Thursday, April 11, 2024

Riddle Of Fire (2023) on VOD April 12


When their sick mother asks her kids to run out and get her favorite pie, the kids are set on a grand adventure involving poachers, witches, a huntsman and a fairy.

This twee family film is one of a growing genre of films where adults with best intentions make films that echo the films of their childhood, like GOONIES, KENNY & CO,  MONSTER SQUAD but are so saccharine and safe that they never really engage. The problem is not so much what happens, rather it’s in the feel of the film, which is so polished that there is never any danger or connection to reality.

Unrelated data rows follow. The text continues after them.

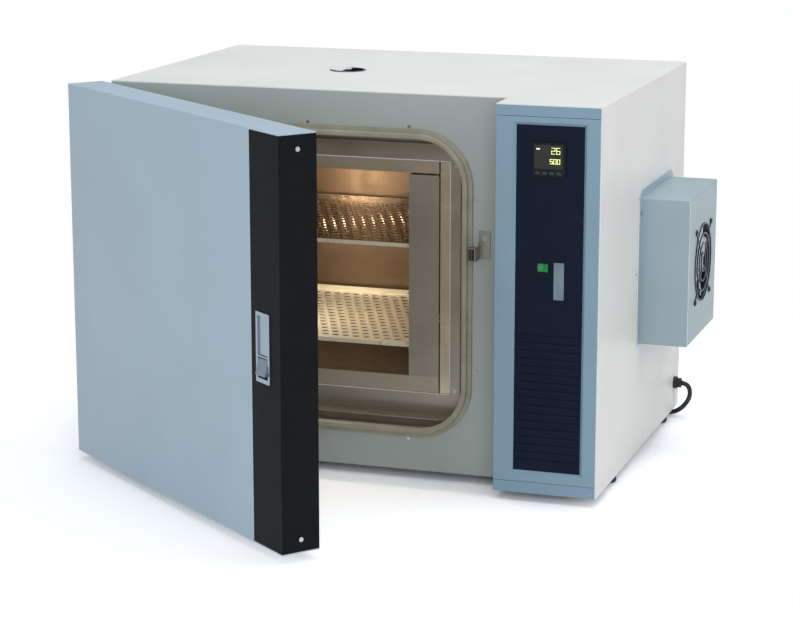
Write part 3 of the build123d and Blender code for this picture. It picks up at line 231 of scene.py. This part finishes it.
# Looks by name, with sRGB colours from 0 to 255
M = {
    "casing": paint("casing_paint", (238, 237, 234), 0.34, 0.46),
    "panel": paint("panel_paint", (172, 180, 176), 0.30, 0.42),
    "column": paint("column_paint", (134, 164, 182), 0.34, 0.46),
    "door": paint("door_paint", (176, 195, 208), 0.36, 0.46),
    "boxes": paint("motor_box_paint", (166, 185, 194), 0.34, 0.46),
    "trim": moulded("trim_black", (14, 16, 20), (0.50, 0.62), 520, 0.06, 0.0, 0.12),
    "galvanised": brushed("galvanised_sheet", (150, 152, 153), EVEN, (0.4, 0.6)),
    "rubber": moulded("foot_rubber", (28, 28, 29), (0.6, 0.75)),
    "fascia": moulded("fascia_film", (17, 25, 46), (0.48, 0.60), 700, 0.05, 0.0, 0.12),
    "strip": moulded("strip_plastic", (116, 136, 146), (0.4, 0.5)),
    "controller": moulded("controller_plastic", (16, 22, 28), (0.45, 0.6), 900, 0.12, 0.0, 0.2),
    "window": moulded("display_window", (8, 10, 11), (0.08, 0.14), 200, 0.02),
    "key": moulded("key_plastic", (38, 46, 54), (0.4, 0.5)),
    "rocker": moulded("rocker_green", (40, 150, 80), (0.2, 0.3), 300, 0.03),
    "chassis": brushed("chassis_sheet", (140, 140, 140), EVEN, (0.35, 0.5)),
    "throat": brushed("throat_steel", (176, 168, 154), EVEN, (0.28, 0.38), 0.05, 0.1, 0.8),
    "seal": moulded("seal_silicone", (160, 155, 137), (0.42, 0.55), 500, 0.06),
    "screw": brushed("screw_steel", (190, 190, 190), EVEN, (0.2, 0.3)),
    # The liner's warm cream tone is a painted reflection of the chamber's warm glow
    "liner": brushed("liner_steel", (222, 208, 182), EVEN, (0.20, 0.28), 0.04, 0.1, 0.8),
    "chamber": brushed("chamber_steel", (168, 160, 146), EVEN, (0.30, 0.42), 0.05, 0.1, 0.6),
    # Painted shade and warm light: the chamber's steel turns brown towards the inside
    "inside": shaded_chamber_sheet("chamber_painted_shade", (190, 176, 158), (112, 92, 70)),
    "runner": brushed("runner_steel", (180, 180, 176), EVEN, (0.3, 0.4)),
    # Lit and shaded copies of the shelf steel: the bright cream lower shelf is a painted
    # highlight, the brown upper one is painted shade
    "shelf": brushed("shelf_steel", (240, 230, 206), EVEN, (0.26, 0.36), 0.03, 0.03, 0.3),
    "shaded_shelf": brushed("shelf_steel_painted_shade", (120, 104, 88), EVEN, (0.2, 0.3), 0.05, 0.03),
    "wool": moulded("mineral_wool", (150, 140, 100), (0.9, 1.0), 120, 0.6),
    # The blue tint on the chimney's aluminium is a painted reflection of the dark surroundings
    "vent": brushed("vent_aluminium", (120, 132, 156), EVEN, (0.25, 0.35)),
    # Plain white standing in for painted light: the damper disc's reflection of the white
    # studio, and the painted highlight strips
    "disc": paint("vent_disc_paint", (235, 236, 236)),
    "motor": moulded("motor_casting", (70, 74, 80), (0.4, 0.5), 300, 0.2, 0.4),
    "shaft": brushed("shaft_steel", (190, 190, 190), (60, 1, 1), (0.2, 0.3)),
    "impeller": brushed("impeller_steel", (160, 160, 158), EVEN, (0.3, 0.45)),
    "element": brushed("element_sheath", (70, 62, 56), EVEN, (0.4, 0.6)),
    "probe": brushed("probe_steel", (200, 200, 196), (60, 1, 1), (0.2, 0.3)),
    # Painted light on the cooling fan: the dark navy frame and guard stand in for the shade
    # between the blades, the near-white rotor for the blades' reflections
    "fan_frame": moulded("fan_frame_painted_shade", (18, 26, 48), (0.4, 0.5), 400, 0.10, 0.2),
    "fan_rotor": brushed("fan_rotor_painted_reflection", (232, 238, 246), EVEN, (0.16, 0.26), 0.05, 0.05,
                         0.1),
    "guard": brushed("guard_wire_painted_shade", (40, 50, 72), EVEN, (0.24, 0.34), 0.03, 0.02, 0.4),
    "keeper": brushed("keeper_steel", (150, 148, 138), EVEN, (0.3, 0.45)),
    "roller": moulded("roller_plastic", (46, 38, 38), (0.35, 0.5)),
    "hinge": brushed("hinge_steel", (176, 178, 180), (1, 1, 60), (0.28, 0.4)),
    "handle": brushed("handle_satin", (160, 176, 190), (1, 1, 60), (0.3, 0.42), 0.06),
    "latch": brushed("latch_steel", (170, 168, 160), EVEN, (0.3, 0.4)),
    "gland": moulded("gland_plastic", (22, 22, 24), (0.4, 0.5)),
    "cord": moulded("cord_pvc", (20, 21, 24), (0.35, 0.45), 800, 0.08),
    "plug": moulded("plug_plastic", (20, 20, 22), (0.4, 0.5)),
    "digits": glowing("display_digits", (232, 240, 168), 0.9),
    "mark": glowing("display_mark", (245, 245, 235), 0.9),
}

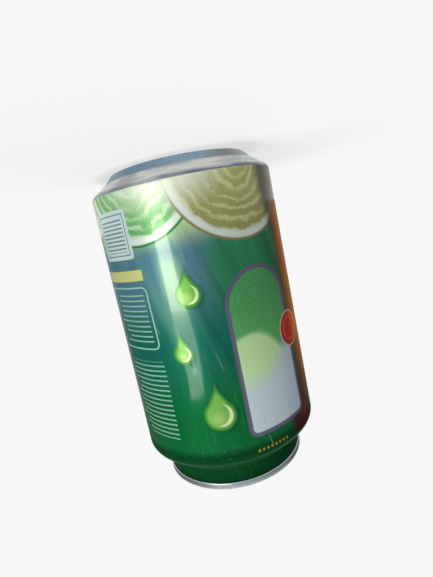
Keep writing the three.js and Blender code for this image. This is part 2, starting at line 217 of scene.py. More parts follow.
# The print, in millimetres: around the can from the middle of its -Y side, and up
PRINT_EDGE = 7.5
PRINT_BLUR = 0.15
BARE_DOME_RADIUS = 23.0
EDGE_SOFTNESS = 0.12
PANEL_AROUND = -18
PANEL_HALF = 12
PANEL_LOW = 39
PANEL_HIGH = 94
PANEL_CORNER = 2.5
PANEL_BORDER = 1.5

# Pitches of the lines, and the dashes' and dots' rates per millimetre
RULE_PITCH = 1.75
LABEL_PITCH = 1.3
RIPPLE_RATE = 1.9
DOT_RATE = 5.2
DASH_RATE = 0.62

# Discs as (around, height, radius), drops with their reach too, then blocks as
# (around, height, half width, half height, corner)
BADGE = (-31, 64, 6.4)
DARK_DISC = (-30, 95.5, 7)
DARK_DISC_GLOW = (-32, 95, 2)
DROPS = ((5, 43, 4.2, 9), (11, 62, 3.4, 8), (3, 84, 5.4, 12))
LABEL = (29, 21, 8.5, 8, 1.2)
YELLOW_BAR = (30, 34.5, 11, 1.8, 0.4)
LINED_BOX = (30, 49, 11, 10.5, 2)
BOX_LINES = (30, 49, 9.4, 9, 0.5)
RULES = (30, 78, 11, 14, 0.5)
RULES_END = 43
BOX_LINES_END = 41
DASHES = (-13, 99.4, 6.2, 0.5, 0.25)
# Painted highlight: a pale soft glare by the base, given as a disc that is squeezed around
PAINTED_GLARE = (3.8, 4, 3)
PAINTED_GLARE_SQUEEZE = 0.6
PALE_BAND = (0.62, 0.7, 0.66)

# The lacquer's share on the wall, and what is taken off it at the neck and by the base
COAT_SHARE = 0.8
NECK_DULLNESS = 0.72
FOOT_DULLNESS = 0.4
COAT_IOR = 1.45
COAT_ROUGHNESS = 0.09
INK_SPECULAR = 0.02

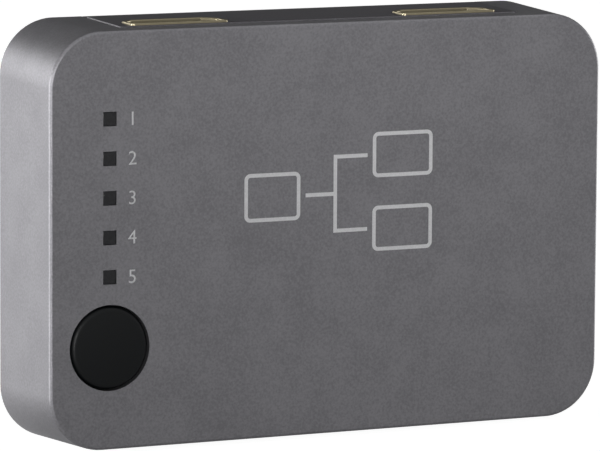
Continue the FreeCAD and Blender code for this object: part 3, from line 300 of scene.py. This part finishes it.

Its that polished sheen that does in RIDDLE IF FIRE. Looking and like a fancy picture book from the 1970’s but with modern items such as paintball guns and cellphones. While there is nothing wrong with the script or the cast, director Weston Razooli makes the mistake shooting the film entirely with the storybook esthetic, people stand so they can be seen by the camera and not how they would in real life.  There is never any real sense of danger, there is no grit, just a sheen of a false nostalgia. In GOONIES or KENNY & CO or even MONSTER SQUAD there was an edge. There was a danger to the characters (hence the reason the ending of MONSTER SQUAD is so bittersweet) that made us lean in and worry about whether they will be alright or not. We never feel that in RIDDLE OF FIRE. We know from the opening minutes, that life is a story and it’s all going to be okay. The stakes are so low that we know the lids are going to skate. There is nothing wrong with that assuming that the filmmakers can give us at least one moment of uncertainty or one moment where it was about more than pie, but it never happens.

Forgive me for kvetching, but so much in RIDDLE OF FIRE that is really good that the fact it never quite makes it compelling disappoints. This should be a classic (there is classic stuff here) not just okay.’

Is it worth seeing?

Now that it’s streaming yes.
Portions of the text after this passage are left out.